The figure-of-eight drawing, with its dancing figures, also embodied the idea that the spontaneous order, in contrast with the imposed, is essentially the result of free activity. It made me think of how, in spontaneous ordering, the impulses to be controlled become themselves changed because they are fitted into a pattern of wider context and meaning, through the fact of doing something. The authority way of ordering, including so many sermons, says: ‘You must love your parents, love the good things, hate the bad things’; but the other method does not say anything, it simply offers activities by means of which the love and the hate become attached to the good or bad things, through the spontaneous pattern-making associative powers of the organism in action. All parents and teachers know about this activity method of control, they give unruly children something to do, so that the disruptive impulses become changed by fitting into a context beyond themselves. And I thought that the arts do the same, they never say ‘This is what you must love and therefore serve and cherish and protect, this is what you must hate and therefore avoid, get rid of, change’ as moral teaching does; instead, they try to express the loveliness or hatefulness of things so that you cannot help loving or hat-ing them. And I thought such a view of the meaning of the arts held good both for creation and appreciation; since in creative activity one is doing it for oneself, trying to find an order in one’s own loves and hates, and in appreciation one is observing how someone else has tackled the problem and sharing their experience imaginatively.
Now it was necessary to ask another question. If there was in fact this other kind of order which resulted when deliberately willed intention and conscious working to a plan was eliminated, had conscious planning no function at all?
If it were indeed true that one could not hope to create either a genuine picture or oneself as a genuine person, solely by will-power and imposed rules, where did will-power come in? It looked as if the answer to this might come from once more considering the free drawings and their method. For although I had not decided ‘This is what I am going to do’ and done it, there had been some deliberate action involved. Although usually at the beginning the drawing was done on impulse, it was afterwards necessary to impose action according to plan, at least to the extent of forcing oneself to go on drawing in spite of not knowing what was going to appear. And not only did one need will-power to keep one’s hand moving on the paper, but also by will-power one had to maintain the kind of attention which created a gap ahead in time and a willingness to wait and see what was emerging to fill the gap. Also to do this one had to shut out internal or external interruptions which might lead one’s thought away from this framed emptiness ahead.
Here then seemed to be a possible hint as to the role of will-power, both in painting or in any producing of something new. Obviously one could not plan beforehand exactly what was to be produced, for if one knew beforehand it must surely be a repetition of something that had been before. But what one could do was plan the gap into which the new thing was to fit. If it was new knowledge one was looking for one could plan the question, frame the question, work on deliberately planning the empty space into which the new knowledge was to fit. Or if it were a new invention, a new way of doing things, one could specify or plan beforehand the practical need that the invention must satisfy; even though before inventing it one obviously could not say what the exact nature of the solution of the problem would be.

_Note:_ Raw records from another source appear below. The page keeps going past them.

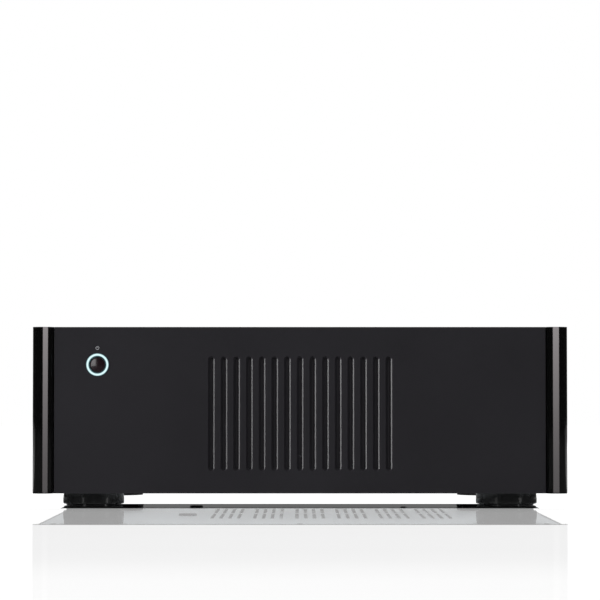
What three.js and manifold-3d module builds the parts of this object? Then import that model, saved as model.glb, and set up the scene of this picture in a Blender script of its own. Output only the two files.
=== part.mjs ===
// Stereo power amplifier in a full-width hi-fi case, standing on four feet.
// Millimetres. +X is to the right seen from the front, +Y to the back and +Z up.
// The origin is on the floor, at the centre of the outline.
import * as THREE from "three";
import { mergeVertices } from "three/addons/utils/BufferGeometryUtils.js";
import Module from "manifold-3d";

const wasm = await Module();
wasm.setup();

// Overall sizes
const caseWidth = 431; // across the two pillars
const caseDepth = 407; // pillar fronts to the tips of the speaker posts
const panelHeight = 134; // faceplate and pillars, a 3U front
const floorGap = 12.5; // floor to the faceplate's lower edge

// Fits shared by all pieces
const seatGap = 0.2; // between pieces that are bolted or seated together
const runGap = 0.3; // round what slides or turns
const cutOver = 1; // how far a cutter runs past what it cuts
const roomGap = 6; // least air between separate assemblies inside

// Rounds, as counts of flat sides
const fineRound = 32;
const midRound = 24;
const fewRound = 16;
const hexSides = 6;

// Front: faceplate between two round-nosed pillars
const faceThickness = 8;
const pillarWidth = 17.3;
const pillarProud = 6; // pillar nose ahead of the faceplate
const noseShare = 0.6; // of the pillar's depth, taken by its rounded nose

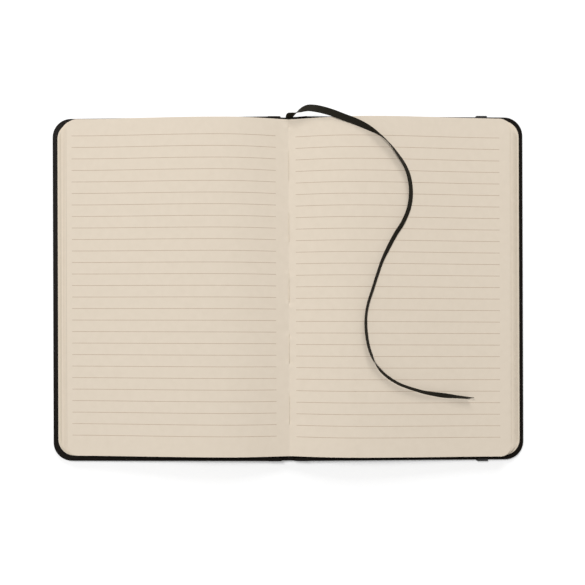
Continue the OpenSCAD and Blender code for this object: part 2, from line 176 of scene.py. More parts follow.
# The camera looks straight down, as in the photograph, whose frame is 585 pixels wide
IMAGE_PX = 585
FOCAL_PX = 756
FOOT_PX = (289.25, 340.2)
CAMERA_AT = (0.7 * MM, -31.6 * MM, 470 * MM)
CAMERA_ROLL = math.radians(-0.19)


# Numbers and curves

def cubic(p, t):
    """Cubic Bezier curve: (1-t)^3 p0 + 3 t (1-t)^2 p1 + 3 t^2 (1-t) p2 + t^3 p3, one row per t."""
    p = np.asarray(p, float)
    t = np.asarray(t, float)[:, None]
    return (1 - t) ** 3 * p[0] + 3 * t * (1 - t) ** 2 * p[1] + 3 * t * t * (1 - t) * p[2] + t ** 3 * p[3]


def cubic_heading(p, t):
    """Unit tangent of that curve, its derivative divided by its length."""
    p = np.asarray(p, float)
    t = np.asarray(t, float)[:, None]
    d = (1 - t) ** 2 * (p[1] - p[0]) + 2 * t * (1 - t) * (p[2] - p[1]) + t * t * (p[3] - p[2])
    return d / np.linalg.norm(d, axis=1)[:, None]


def smooth_through(points, steps):
    """Catmull-Rom spline through the rows of points, steps samples to each gap, the last row kept."""
    p = np.asarray(points, float)
    p = np.vstack([2 * p[0] - p[1], p, 2 * p[-1] - p[-2]])
    t = (np.arange(steps) / steps)[None, :, None]
    a, b, c, d = (p[i:len(p) - 3 + i, None, :] for i in range(4))
    rows = 0.5 * (2 * b + (c - a) * t + (2 * a - 5 * b + 4 * c - d) * t ** 2
                  + (3 * b - a - 3 * c + d) * t ** 3)
    return np.vstack([rows.reshape(-1, p.shape[1]), p[-2]])


def unit(v):
    """Vectors divided by their lengths."""
    return v / np.linalg.norm(v, axis=-1, keepdims=True)


def step_smoothly(x):
    """0 below 0, 1 above 1 and 3x^2 - 2x^3 between them."""
    x = np.clip(x, 0, 1)
    return x * x * (3 - 2 * x)


def bell(x, width):
    """exp(-(x / width)^2), which is 1 at 0 and dies out on both sides."""
    return np.exp(-(x / width) ** 2)


def wavy(x, y, seed, scale):
    """Soft unevenness between about -1 and 1: six sine waves with random headings and phases."""
    rng = np.random.default_rng(seed)
    total = np.zeros(np.broadcast(x, y).shape)
    for heading, phase, size in zip(rng.uniform(0, math.tau, 6), rng.uniform(0, math.tau, 6),
                                    rng.uniform(0.6, 1.7, 6)):
        total += np.sin((x * math.cos(heading) + y * math.sin(heading)) * math.tau * size / scale + phase)
    return total / 3


# Meshes

def signed_volume(points, faces):
    """Six times the volume inside closed quads or polygons, from fans of triangles."""
    total = 0.0
    for face in faces:
        a = points[face[:, 0]]
        for i in range(1, face.shape[1] - 1):
            total += float(np.einsum("ij,ij->", a, np.cross(points[face[:, i]], points[face[:, i + 1]])))
    return total


def new_object(name, data):
    """An object with that data at the origin, linked into the scene."""
    made = bpy.data.objects.new(name, data)
    bpy.context.collection.objects.link(made)
    return made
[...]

So if one tried to define the real function of will or planning in creative activity was it perhaps something like this: was it possible to say that the business of the will was to provide the framework within which the creative forces could have free play? It is said that no art school can teach you how to paint, in the real sense. But the art school can and does provide the frame, it offers regular times and places and materials for creation. And by the willed act of registering as a student and attending at the proper time one can, as by a protective frame, free oneself from the many distractions of trying to paint at home.
Such a view of the role of the will in creative activity surely was also relevant to the issue in the political world between the planners and the anti-planners. It suggested that both were right in different ways, both wrong in denying the rights of the other. Obviously the foreboding of those who fear planning, that all spontaneous endeavour and creativity will be stunted, is well founded, if the planners fail to understand their true function. If they overstepped their function of providing a secure frame for the free activities and tried to dictate the activities themselves, then there would certainly be sterility and deadness. But also the planners were right in their fear of chaos and its destructive results, in their realisation that without a definite frame human activity can spend itself in a disastrous dissipation of energy and failure of the opposing creative forces ever to confront each other.
Thus I could now say that the freedom of the free drawings was not the illusory freedom of Fig. 16, not the ‘freedom’ of thinking one has got rid of all restraint, which ultimately means being the slave of blind instinct. It was rather a freedom resulting from having entered into active relationship, from having recognised the necessity of difference and from having allowed the two differences, dreaming and doing, a maximum of interplay.